In a tweet, Ram Gopal Yadav also took a dig at senior BJP leader and Deputy Chief Minister Keshav Prasad Maurya, charging that “Maurya ki sthiti bandhua majdoor jaisi!” (Maurya’s condition is like a bonded labourer). Maurya is the key OBC face in the BJP dispensation in the state.

Along with the attack by the opposition, the BJP also got a signal of unease from its ally Apna Dal (Sonelal) which tweeted to say that the civic polls without OBC reservation were not appropriate. “We are studying the High Court’s order in this regard. If found necessary, Apna Dal (S) will knock on the door of the Supreme Court for the rights of the OBCs,” the party tweeted in Hindi.

“After this court order, the opposition has got an opportunity to do propaganda against the BJP by calling it anti-reservation. If they succeed it can cause major damage to BJP nationally ahead of the 2024 Lok Sabha elections. The party and the state government will certainly come out with some strategy to control the situation,” a BJP leader said.

The BJP, in the last two decades, has made consistent efforts to make inroads among the OBC vote bank. The then BJP chief minister Rajnath Singh in 2001 had constituted the ‘Social Justice Committee’ for quota within quota for different castes of OBCs within the 27 per cent quota for the OBCs. The committee had estimated that the population of the OBCs was 43.13 per cent of the state’s population.

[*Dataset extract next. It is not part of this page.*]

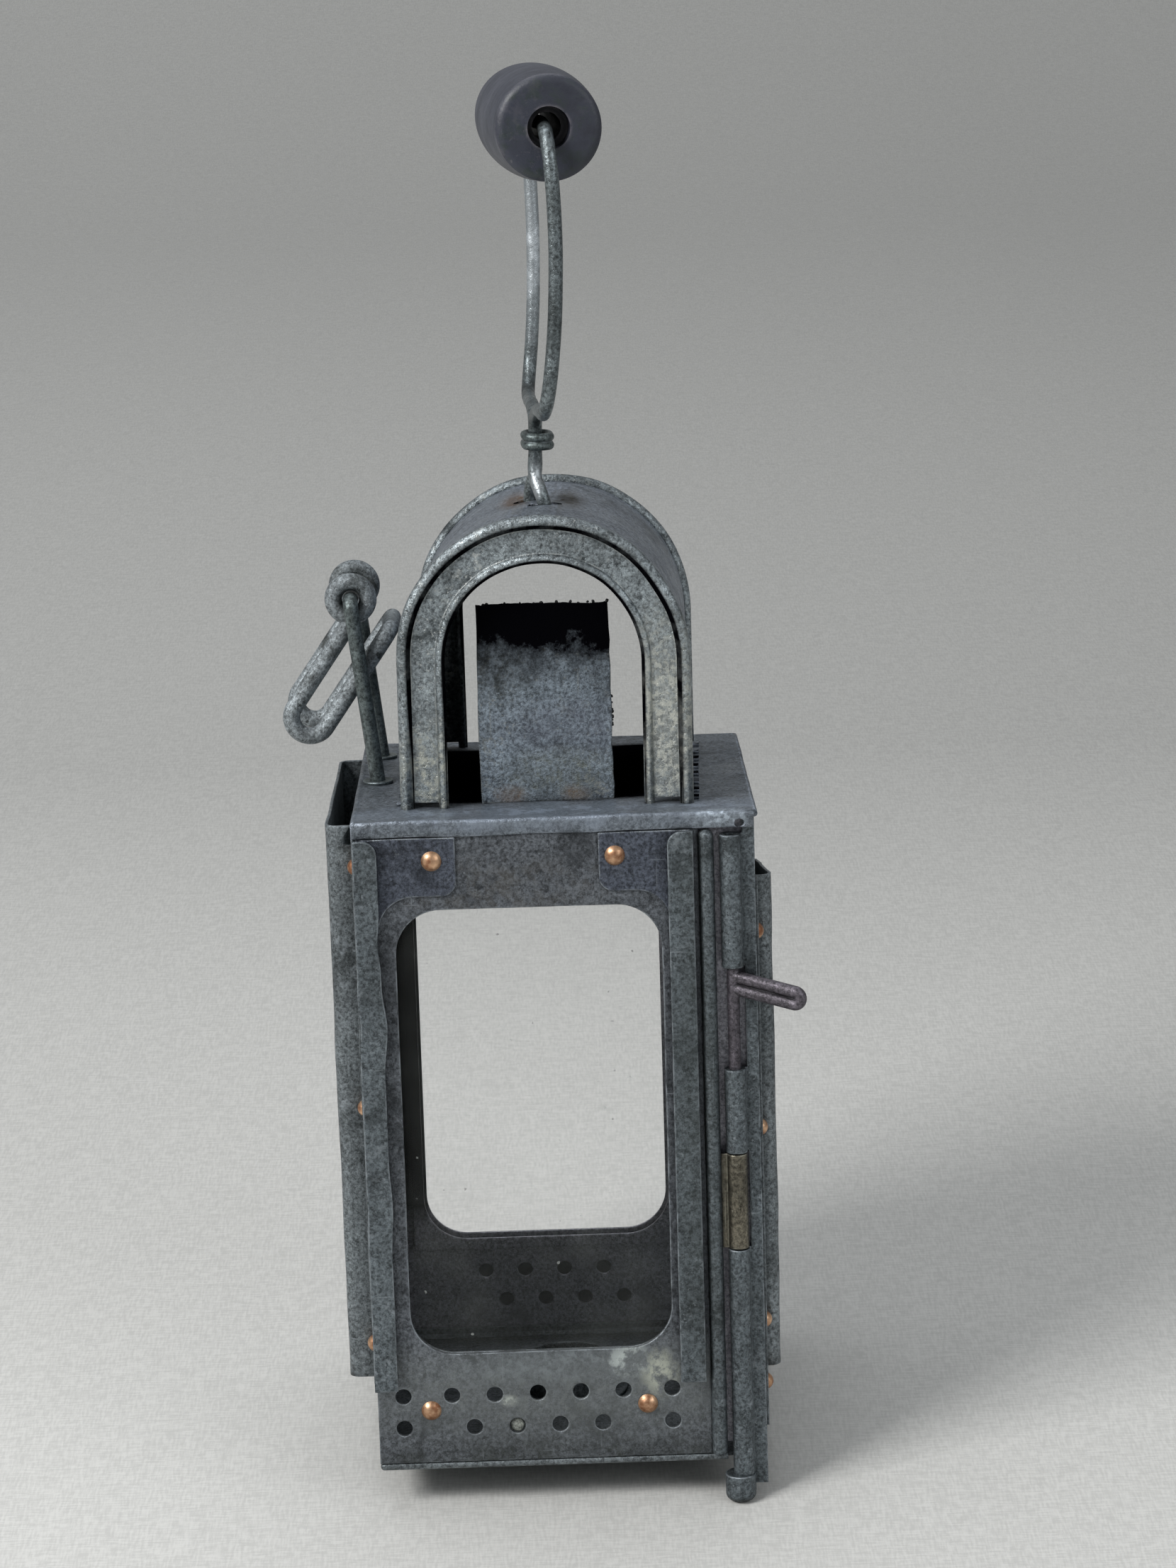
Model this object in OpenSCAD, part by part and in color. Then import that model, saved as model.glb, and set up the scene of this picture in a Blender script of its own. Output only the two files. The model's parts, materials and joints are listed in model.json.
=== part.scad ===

The BJP’s state president is a Jat , an OBC, but the party’s OBC candidate lost the Khatauli assembly seat in Muzaffarnagar to Rashtriya Lok Dal’s OBC nominee in the bypoll held earlier this month. For the last over two decades, the BJP has worked to build a base among non-Yadav OBCs to take on the SP’s formidable Yadav-Muslim combine.

In the 2017 assembly polls, the BJP had allied with the Apna Dal (S) and Suheldev Bhartiya Samaj Party (SBSP) to consolidate the Kurmi and Rajbhar votes. In the 2022 polls, when the SBSP joined hands with the SP, the BJP tied up with the NISHAD Party, which contested 10 seats and won six while the Apna Dal (S) won 12 of 17 seats it contested.

In the 2022 polls, the SP forged a rainbow coalition with the RLD and several smaller parties with bases among different OBC groups, which improved their prospects.